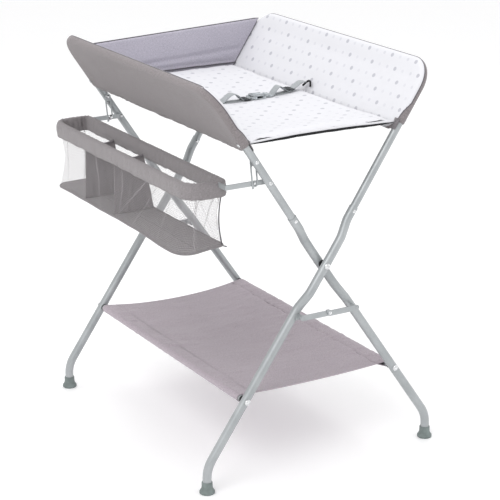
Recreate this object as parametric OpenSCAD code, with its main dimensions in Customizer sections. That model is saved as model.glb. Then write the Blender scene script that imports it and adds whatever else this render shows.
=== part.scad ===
// Folding changing table: two U-shaped tube frames that scissor on a common axis,
// a fabric bed between them, a shelf below and a fold-up mesh basket at the left side.
// X runs from the basket side to the right, Y from the open end to the back panel, Z up.
// The origin is on the floor, below the scissor axis, halfway along the table.

/* [Frame] */
// Distance between the front and back leg centre lines
frame_length = 780; // [760:10:800]
// Height of the scissor axis above the floor
pivot_height = 530; // [525:1:535]
// Half the distance between the left and right feet
foot_x = 325; // [320:1:330]
// Height of the top bars
top_height = 985; // [980:1:990]
// Radius of the top corners of each frame
top_corner_radius = 60; // [50:1:65]
// Outer diameter of the leg tubes
leg_diameter = 22; // [21.8:0.1:22.2]
// Outer diameter of the top tubes that slide into the legs
top_diameter = 19; // [18.8:0.1:19]
// Sideways offset of each leg where the frames cross
crossing_offset = 13; // [13:0.5:14]

/* [Bed] */
// Height of the top surface of the pad
pad_top = 864; // [860:1:868]
// Thickness of the pad
pad_thickness = 12; // [10:1:16]
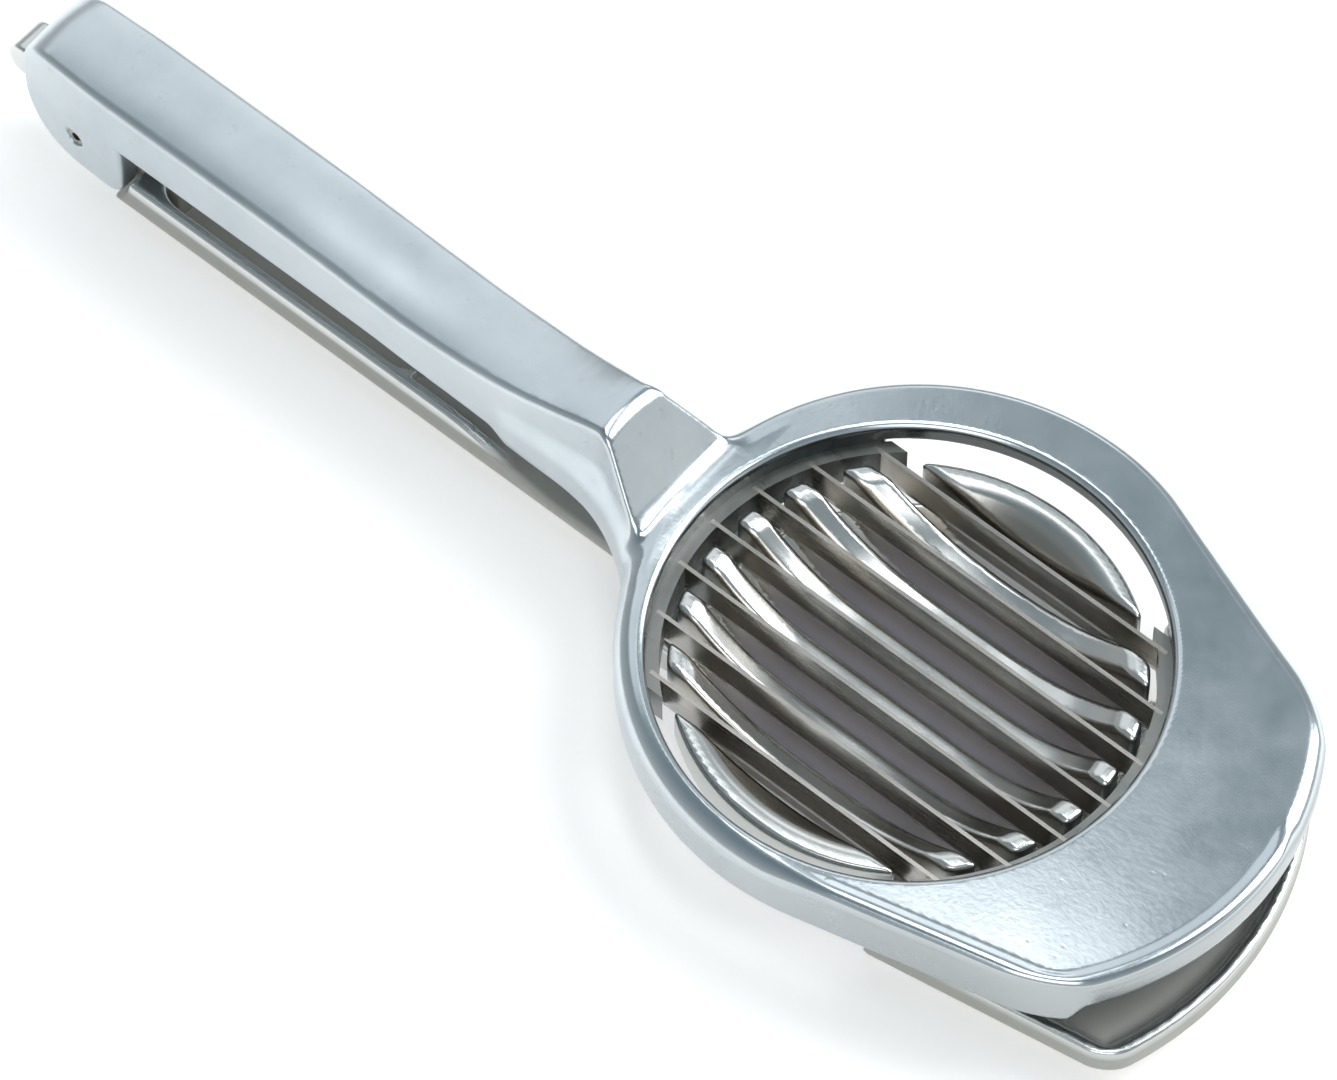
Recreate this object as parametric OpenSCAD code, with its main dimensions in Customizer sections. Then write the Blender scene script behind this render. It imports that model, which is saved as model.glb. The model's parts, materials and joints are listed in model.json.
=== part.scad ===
// Hand-held egg slicer: two cast arms on one hinge, seven blades in the upper
// arm that drop between the ribs of the lower dish. Millimetres, +Z up, the
// handle toward -X and the tip toward +X. The lower casting stands on z = 0.

/* [Overall] */
// Height of the upper ring's top face above the table
ring_top = 18; // [16:0.5:22]
// Distance from the middle of the row to the centre of the round opening
eye_x = 43.4; // [40:0.1:47]
// Distance from the opening's centre back to the hinge pin
pin_back = 124.5; // [110:0.5:140]
// Height of the hinge pin's axis above the table
pin_z = 10; // [9:0.5:12]

/* [Upper ring] */
// Diameter of the round opening
eye_d = 60; // [54:0.5:66]
// Outer radius of the ring on the handle side
ring_r = 37.6; // [35:0.1:40]
// How far the ring's outer circle sits toward the tip
ring_shift = 0.5; // [0:0.1:2]
// Radius of the curved tip edge
tip_r = 38.5; // [34:0.5:44]
// Centre of the tip curve, from the opening's centre
tip_cx = 11; // [6:0.5:16]
// Direction of the two corners seen from the tip curve's centre, degrees
tip_corner_a = 41.6; // [36:0.1:46]
// Radius of the two corners
corner_r = 4.5; // [4.2:0.1:6]
// Full depth of the ring with its skirt
ring_depth = 8; // [6:0.5:10]
// Depth of the skirt along the tip
tip_skirt = 5; // [4:0.5:8]
// Thickness of the top plate
plate_t = 3.2; // [2:0.1:4]
// Thickness of the skirt
skirt_t = 2.2; // [1.5:0.1:3]
// Thickness of the collar round the opening
collar_t = 2; // [1.5:0.1:3]
// Half the width of the stretch in which the collar holds the blades' ends
seat_half = 21.8; // [21.5:0.1:23]
// 45 degree break on the opening's top edge
eye_break = 0.8; // [0.3:0.1:1.5]

/* [Upper arm] */
// Back end of the arm, from the opening's centre
arm_end = 133; // [126:0.5:140]
// Half the arm's width where it is widest
arm_half = 6; // [5:0.1:8]
// Height of the arm's top at the hinge end
arm_top_back = 23.2; // [20:0.1:26]
// Height of the arm's top at its lowest, before the neck
arm_top_waist = 22; // [19:0.1:25]
// Height of the crest where the neck starts down
crest_z = 26.3; // [22:0.1:30]
// Place of the crest
crest_back = 41.8; // [38:0.1:46]
// Half the crest's width
crest_half = 4.4; // [3:0.1:6]
// Place of the foot of the neck's sloped face
neck_back = 34.7; // [33:0.1:38]
// Half the width of the neck's foot
neck_half = 8.5; // [7:0.1:11]
// Fillet between the arm and the ring, seen from above
flare_r = 12; // [8:0.5:16]
// How far the flare's top lies under the ring's top
flare_drop = 1.4; // [1:0.1:3]
// Lower edge of the arm's side walls
arm_wall_low = 13.7; // [12:0.1:16]
// Thickness of the arm's walls and top
arm_wall = 1.6; // [1.2:0.1:2.5]
// Where the arm starts to dip toward its waist
waist_start = 90; // [85:1:95]
// Back end of the waist
waist_back = 72; // [70:1:76]
// Front end of the waist, where the top starts to rise
waist_front = 64; // [62:1:66]
// Halfway up the rise to the crest
rise_mid = 56; // [54:1:58]
// Upper end of the rise
rise_end = 50; // [48:1:52]
// Front edge of the hinge cheeks
cheek_front = 117; // [114:0.5:120]
// Radius of the cheeks' front lower corner
cheek_r = 2.2; // [1:0.1:4]
// Radius of the cheeks' back lower corner
cheek_back_r = 9; // [6:0.5:9]
// Radius of the arm's back upper corner
heel_r = 5; // [3:0.5:7]
// Length of the slot between the cheeks
cheek_slot = 21; // [20:0.5:22]
// Lowest point of the hinge cheeks
cheek_low = 4.6; // [3:0.1:8]
// Width of the slot between the cheeks
cheek_gap = 6; // [5:0.1:7]
// Height of the slot's roof over the table
cheek_roof = 19; // [18:0.1:20]

/* [Lower arm] */
// Half the lower arm's width
low_half = 5.9; // [5:0.1:7]
// Height of the lower arm's walls
low_top = 8.4; // [7:0.1:10]
// Back end of the lower arm
low_back = 119; // [116:0.5:121]
// Radius of the rounded underside
low_round = 4; // [2:0.1:5]
// Thickness of the lower arm's walls
low_wall = 1.5; // [1.2:0.1:2.5]
// Front end of the deep pocket
pocket_front = 71; // [66:0.5:80]
// Back end of the deep pocket
pocket_back = 113.5; // [110:0.5:116]
// Floor of the deep pocket
pocket_floor = 2; // [1.5:0.1:4]
// Floor of the shallow pocket next to the neck
shallow_floor = 6.6; // [5:0.1:7.5]
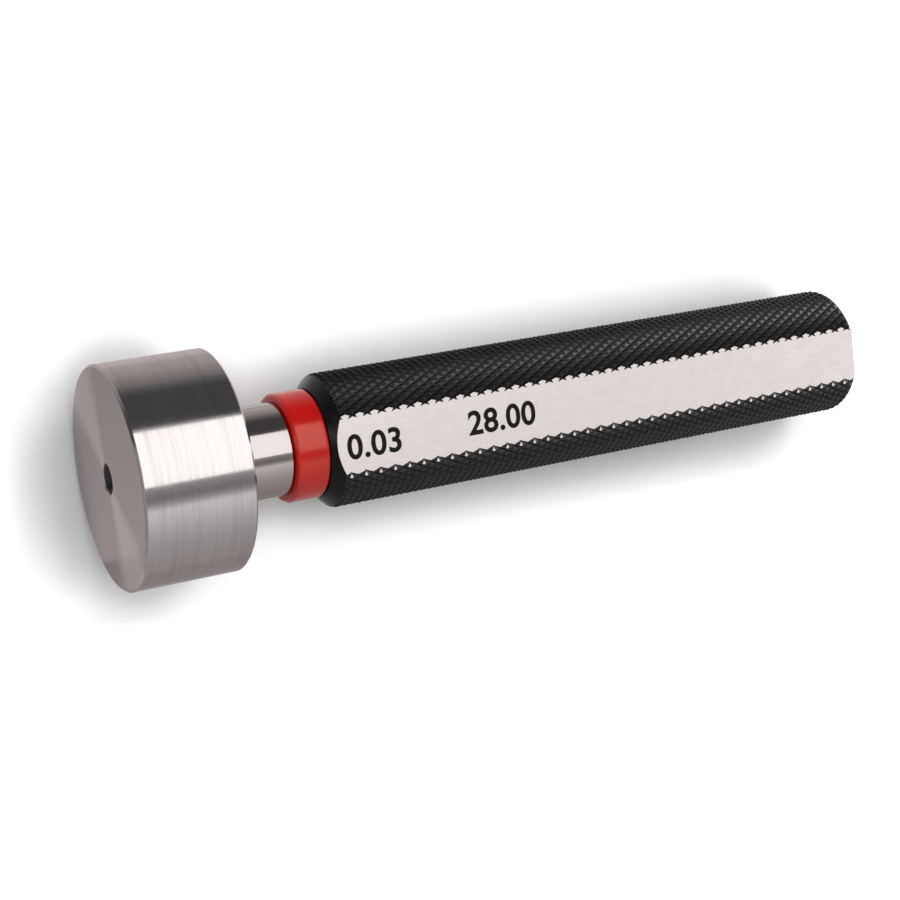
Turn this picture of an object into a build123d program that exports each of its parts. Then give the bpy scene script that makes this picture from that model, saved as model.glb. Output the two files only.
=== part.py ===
from build123d import *
import math
import os

os.makedirs("parts", exist_ok=True)

# A reject plug gauge for a 28 mm hole, lying on its side. All sizes are in millimetres.
# The gauge's axis is X, with the head towards -X and the handle towards +X. The origin is the
# middle of the gauging cylinder, and the milled flat of the handle faces up, towards +Z.

# Head: the gauging cylinder and the neck behind it
nominal_diameter = 28.0
upper_deviation = 0.033
gauging_width = 14.0
rim_bevel = 0.3
neck_diameter = 12.0
neck_length = 8.0
root_radius = 0.5
shoulder_bevel = 0.2

# Seat of the marker ring, behind the neck's shoulder
seat_diameter = 10.0
seat_clearance = 0.02

# Self-holding taper that carries the handle, 1:50 on the diameter
taper_ratio = 50.0
shank_length = 22.0
taper_clearance = 0.02
tail_bevel = 0.6

# Centre holes that the member is ground on
centre_angle = 60.0
front_centre_mouth = 4.0
front_centre_pilot = 2.0
tail_centre_mouth = 3.2
tail_centre_pilot = 1.6
pilot_length_share = 1.2

# Marker ring
ring_diameter = 14.0
ring_width = 4.5
ring_end_play = 0.02
ring_edge_radius = 0.5
ring_bore_bevel = 0.2

# Handle, measured over the crests of its knurl
handle_diameter = 17.3
handle_length = 80.0
nose_diameter = 14.0
nose_angle = 45.0
flat_height = 7.62
rear_bevel = 0.6

# Taper socket and drift bore of the handle
mouth_bevel = 0.3
socket_runout = 2.0
drill_point_angle = 118.0
drift_bore_diameter = 6.0
drift_bore_bevel = 0.5

# Radii that follow from the sizes above
gauging_radius = (nominal_diameter + upper_deviation) / 2
neck_radius = neck_diameter / 2
seat_radius = seat_diameter / 2
tail_radius = seat_radius - shank_length / taper_ratio / 2
ring_radius = ring_diameter / 2
ring_bore_radius = seat_radius + seat_clearance
handle_radius = handle_diameter / 2
nose_radius = nose_diameter / 2
drift_radius = drift_bore_diameter / 2

# Places along the axis, from the front face of the head to the rear face of the handle
front_x = -gauging_width / 2
back_x = gauging_width / 2
seat_x = back_x + neck_length
ring_x = seat_x + ring_end_play
handle_x = ring_x + ring_width + ring_end_play
tail_x = handle_x + shank_length
socket_end_x = tail_x + socket_runout
handle_end_x = handle_x + handle_length

# The nose cone, the socket and the drill point at the socket's end
nose_length = (handle_radius - nose_radius) / math.tan(math.radians(nose_angle))
socket_mouth_radius = seat_radius + taper_clearance
socket_end_radius = socket_mouth_radius - (socket_end_x - handle_x) / taper_ratio / 2
drill_point_length = (socket_end_radius - drift_radius) / math.tan(math.radians(drill_point_angle / 2))
drift_start_x = socket_end_x + drill_point_length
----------
## AIM OF THE EXERCISE
The required output is the exact run of lines from the beginning of the listing above to the line that contains "pad_thickness = 12; // [10:1:16]", inclusive of both.

## FULL SOLUTION
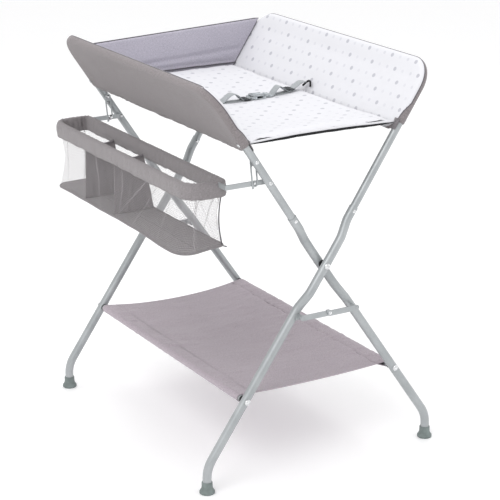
Recreate this object as parametric OpenSCAD code, with its main dimensions in Customizer sections. That model is saved as model.glb. Then write the Blender scene script that imports it and adds whatever else this render shows.
=== part.scad ===
// Folding changing table: two U-shaped tube frames that scissor on a common axis,
// a fabric bed between them, a shelf below and a fold-up mesh basket at the left side.
// X runs from the basket side to the right, Y from the open end to the back panel, Z up.
// The origin is on the floor, below the scissor axis, halfway along the table.

/* [Frame] */
// Distance between the front and back leg centre lines
frame_length = 780; // [760:10:800]
// Height of the scissor axis above the floor
pivot_height = 530; // [525:1:535]
// Half the distance between the left and right feet
foot_x = 325; // [320:1:330]
// Height of the top bars
top_height = 985; // [980:1:990]
// Radius of the top corners of each frame
top_corner_radius = 60; // [50:1:65]
// Outer diameter of the leg tubes
leg_diameter = 22; // [21.8:0.1:22.2]
// Outer diameter of the top tubes that slide into the legs
top_diameter = 19; // [18.8:0.1:19]
// Sideways offset of each leg where the frames cross
crossing_offset = 13; // [13:0.5:14]

/* [Bed] */
// Height of the top surface of the pad
pad_top = 864; // [860:1:868]
// Thickness of the pad
pad_thickness = 12; // [10:1:16]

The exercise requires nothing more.